Northeastern Section - 59th Annual Meeting - 2024

Paper No. 36-1
Presentation Time: 8:05 AM

PLANT WAX BIOMARKER PALEO-ECOLOGICAL BASELINES ACROSS THE USAMBARA MOUNTAINS, TANZANIA


SYLVIA, Jillian1, ITAMBU, Makarius2, JONIEC, Acadia3, LYON, Jenavieve1, SMITH, Matt1, ROBERTS, Patrick4, LENG, Qin3, YANG, Hong3 and PATALANO, Robert5, (1)Biological and Biomedical Sciences, Bryant University, 1150 Douglas Pike, Smithfield, RI 02917, (2)Archaeology and Heritage Studies, University of Dar es Salaam, Ubungo District, Dar es Salaam Region 00000, Tanzania, United Republic of, (3)Laboratory for Terrestrial Environments, Bryant University, 1150 Douglas Pike, Smithfield, RI 02917, (4)Department of Archaeology, Max Planck Institute for Geoanthropology, Jena, D-07745, Germany, (5)Archaeology, Max Planck Institute for the Science of Human History, Kahlaische Strasse 10, Jena, 07745, Germany

The Usambara Mountains in northeast Tanzania are a biodiversity hotspot harboring remarkably rich and diversified plants and animals which may have been endemic to the region since the early Miocene. These mountains are under the direct climatic influence of the Indian Ocean Monsoon and possess an exceptionally stable warm and humid climate regime. They thus serve as a refugium for formerly widespread plant species that once stretched from western through eastern Africa. Nevertheless, anthropogenic burning, logging, and cashcrop farming that began during the German colonial period, have transformed the Usambara Afromontane forest ecosystems, which in turn have altered surface water hydrology to such an extent that many mountain streams have become intermittent.

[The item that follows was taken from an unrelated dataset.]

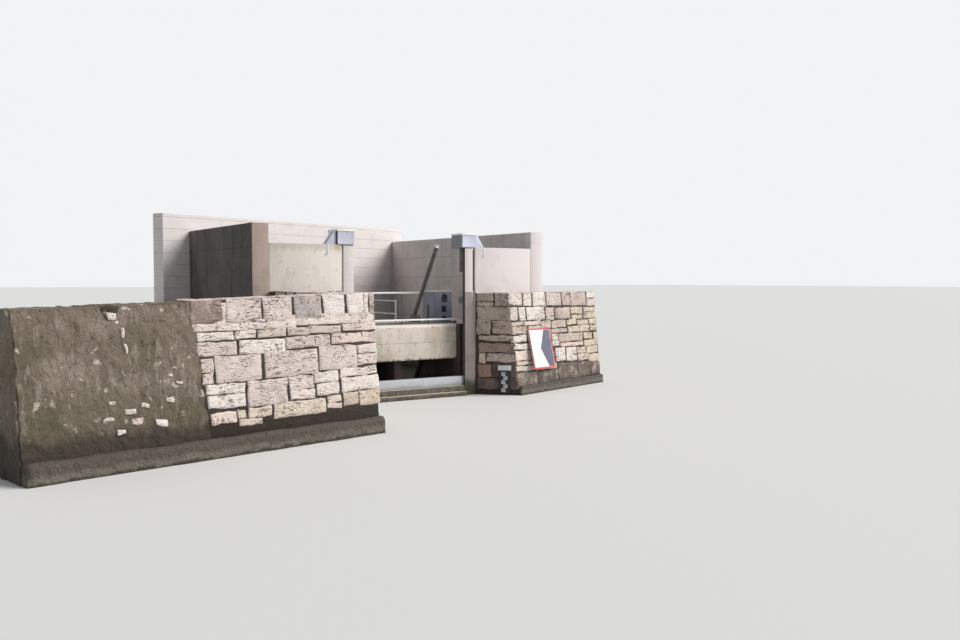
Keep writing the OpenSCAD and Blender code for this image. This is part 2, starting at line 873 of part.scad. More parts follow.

To date, little is known about the long-term role of deforestation or converting natural Afromontane vegetation to agricultural plantations on local hydrology (i.e., precipitation amount and distribution), as no deep-time climate or environmental records exist for the Usambaras even though it is believed that the forests may have been present in the early Miocene and persisted through periods of climate instability caused by Pleistocene glaciation.

In 2022, we collected 35 ecological baseline samples from both forest reserves and in areas with substantial human-induced landscape change along four altitudinal transects across the East and West Usambara Mountains. We extracted plant wax biomarkers (e.g., n-alkanes) from these samples. Their n-alkane distributions and molecular δ13C and δD values are correlated with the current environmental and climatic conditions of the Usambara Mountains, and the established relationships will be used for future reconstructions of paleoenvironments and paleoclimate in the region.